Too many institutions now presume internet access for that to be true, even here in Germany, despite many of the people around me with the meme that German bureaucracy is pre-digital.

And I have a driving licence, but have had no need to drive since moving to Berlin.


> Too many institutions now presume internet access

That should be (more of) a cause for concern, imho.


ATMs use internet, but don't give too much control to the user.


I'm not talking about ATMs.
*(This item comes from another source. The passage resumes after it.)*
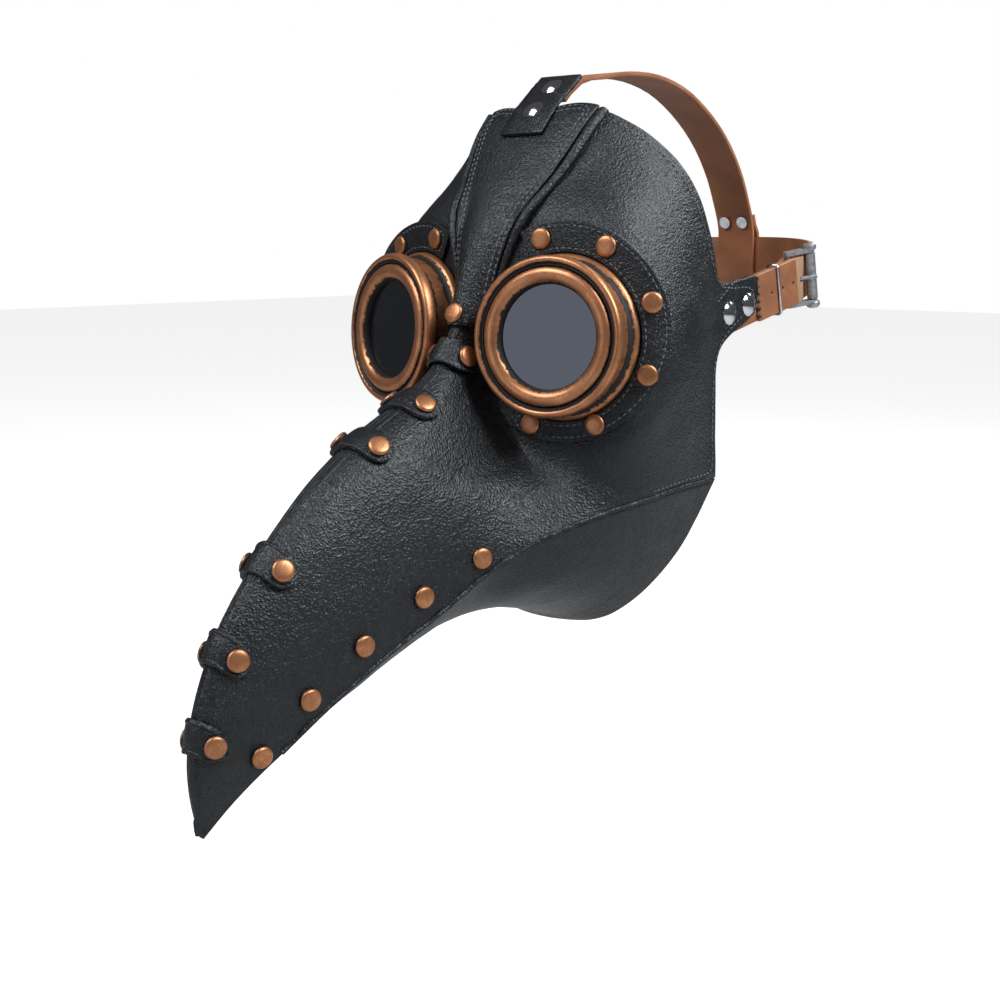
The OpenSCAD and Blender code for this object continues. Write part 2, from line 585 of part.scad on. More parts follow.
side_panel(RIGHT);  // side_panel_right
underside_panel();
forehead_panel();
forehead_trim(LEFT);  // forehead_trim_left
forehead_trim(RIGHT);  // forehead_trim_right
eye_flange(LEFT);  // eye_flange_left
eye_flange(RIGHT);  // eye_flange_right
bridge_strap();
beak_strap(1);  // beak_strap_1
beak_strap(2);  // beak_strap_2
beak_strap(3);  // beak_strap_3
beak_strap(4);  // beak_strap_4
beak_strap(5);  // beak_strap_5
goggle_cup(LEFT);  // goggle_cup_left
goggle_cup(RIGHT);  // goggle_cup_right
bezel_ring(LEFT);  // bezel_ring_left
bezel_ring(RIGHT);  // bezel_ring_right
lens_gasket(LEFT);  // lens_gasket_left
lens_gasket(RIGHT);  // lens_gasket_right
lens(LEFT);  // lens_left
lens(RIGHT);  // lens_right
clamp_ring(LEFT);  // clamp_ring_left
clamp_ring(RIGHT);  // clamp_ring_right
flange_studs(LEFT);  // flange_studs_left
flange_studs(RIGHT);  // flange_studs_right
beak_strap_studs();
beak_edge_studs(LEFT);  // beak_edge_studs_left
beak_edge_studs(RIGHT);  // beak_edge_studs_right
brow_stud();
crown_tab();
crown_rivets();
crown_strap();
loop_rivets();
temple_rivets(LEFT);  // temple_rivets_left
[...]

I'm taking about government functions, banking (can't invest shares on an ATM), taxation, how to find out which services can be accessed where and when, what schedule changes are planned for public transport, collecting parcels that have been redirected and finding out where they were redirected to, doctor appointments, and so on.

Sometimes these things can be done without internet, but not always, and the current trend is moving more things online-only.


Flaming hot take: the Internet was better in the past because only developed nations had access to it. As soon as mobile phones lowered the barrier to entry and BRIC countries and the like had easy access to it, the quality of everything plummeted. The amount of bad actors that flooded into the system was astronomical.


When spam started to flood the early internet, it wasn’t from the BRIC countries.


Not blaming BRIC countries here, but the really intense spamming started post-early internet. You can see the spike up in the early around 2003-4:

https://www.emailtray.com/blog/email-spam-trends-2001-2012/


Those graphs are way too late. I was specifically thinking of the wave starting with the Canter and Siegel “Green Card” spam in 1994.


Finally someone said it. This is why I’m not keen on IPv6.


Hot countertake: No nation has a monopoly on jackasses and the majority of problems in my life caused by misinformation on the Internet came from my fellow Americans.